His sign says he’s willing to do yardwork, but there are no takers. He doesn’t blame anyone for being wary — “A lot of people out here are big-time (drug) users” — though he wishes they wouldn’t hurl insults and empty cans.
“This is how I live. How I eat,” he says, so he’s used to it. It’s a humorless existence. But ask him about the ambition that came with innocence, all those years ago, and he can’t help but smile.
He wanted to be a cop.
So should you give him money?
Should you dispense cash to Matthew, 46, who is humiliated to be seen by former classmates from Warren and wanted to be a baseball player? Or to Krista, 39, due any day with her fifth child, who wanted to be a nurse? Or to Duane, 74, who needs clean socks, has one tooth and wanted to be a doctor?
Gray, of the homeless action network, will sometimes pass along food, or a card with a list of resources like soup kitchens. But her focus is homelessness, and a lot of people whose cardboard signs make that claim are lying.

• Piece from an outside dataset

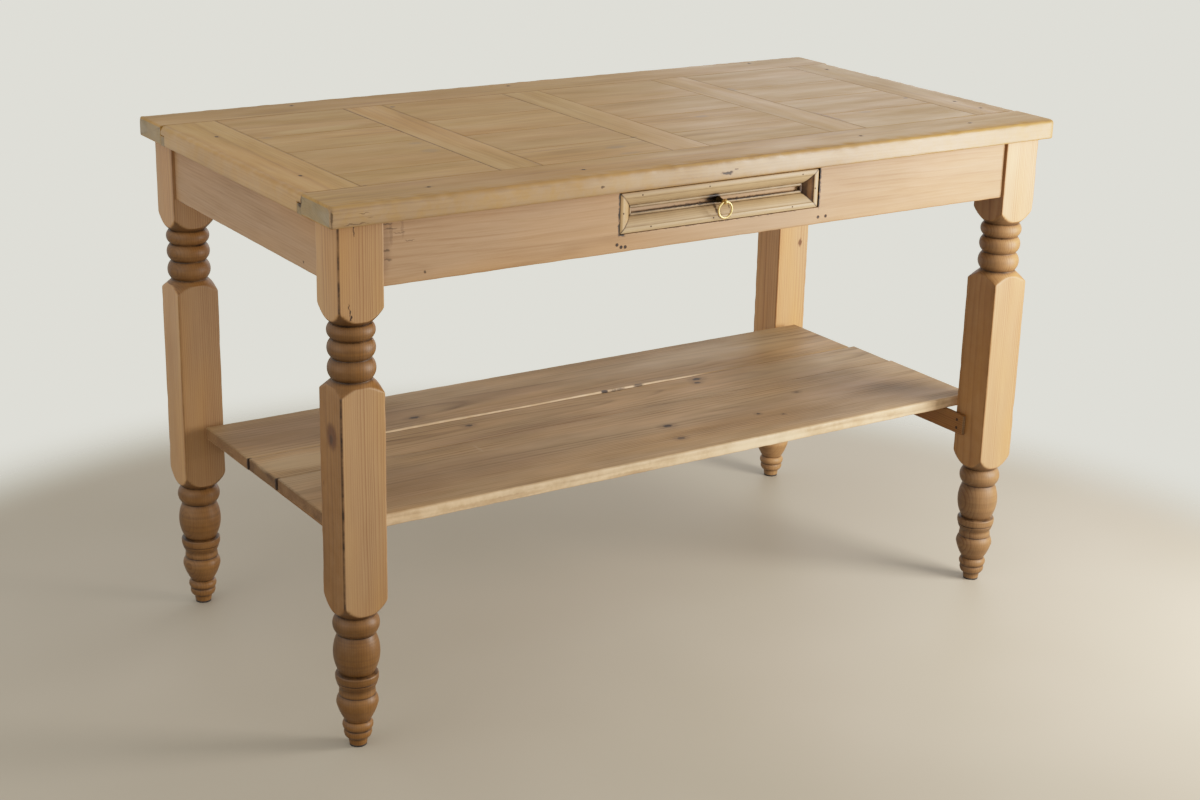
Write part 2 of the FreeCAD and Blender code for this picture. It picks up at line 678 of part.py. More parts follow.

Even if they’re not, “it’s already hard to engage that population,” she reasons. “In a way, money discourages them from coming in to get services.”
At COTS, Johnson says it’s simply a personal choice. Reach out, hold back ... either way, “it’s not a bad thing.”
But is it a selfish thing? Another school of thought says it’s more about the benefactor than the beggar, a donation designed to make the giver feel aglow.
Well, yes, says Dornick. That’s the point. Transactions with panhandlers are unusual, in that no goods or services are involved: “They’re asking you for something with nothing in return, other than a good feeling.”
The panhandlers, in essence, are Jesse Hunt’s pigeons. He gives, they take, he smiles.
Then they go their way and he goes his, back to the bus stop, a pilot at the yoke of his three-wheeled electric jet.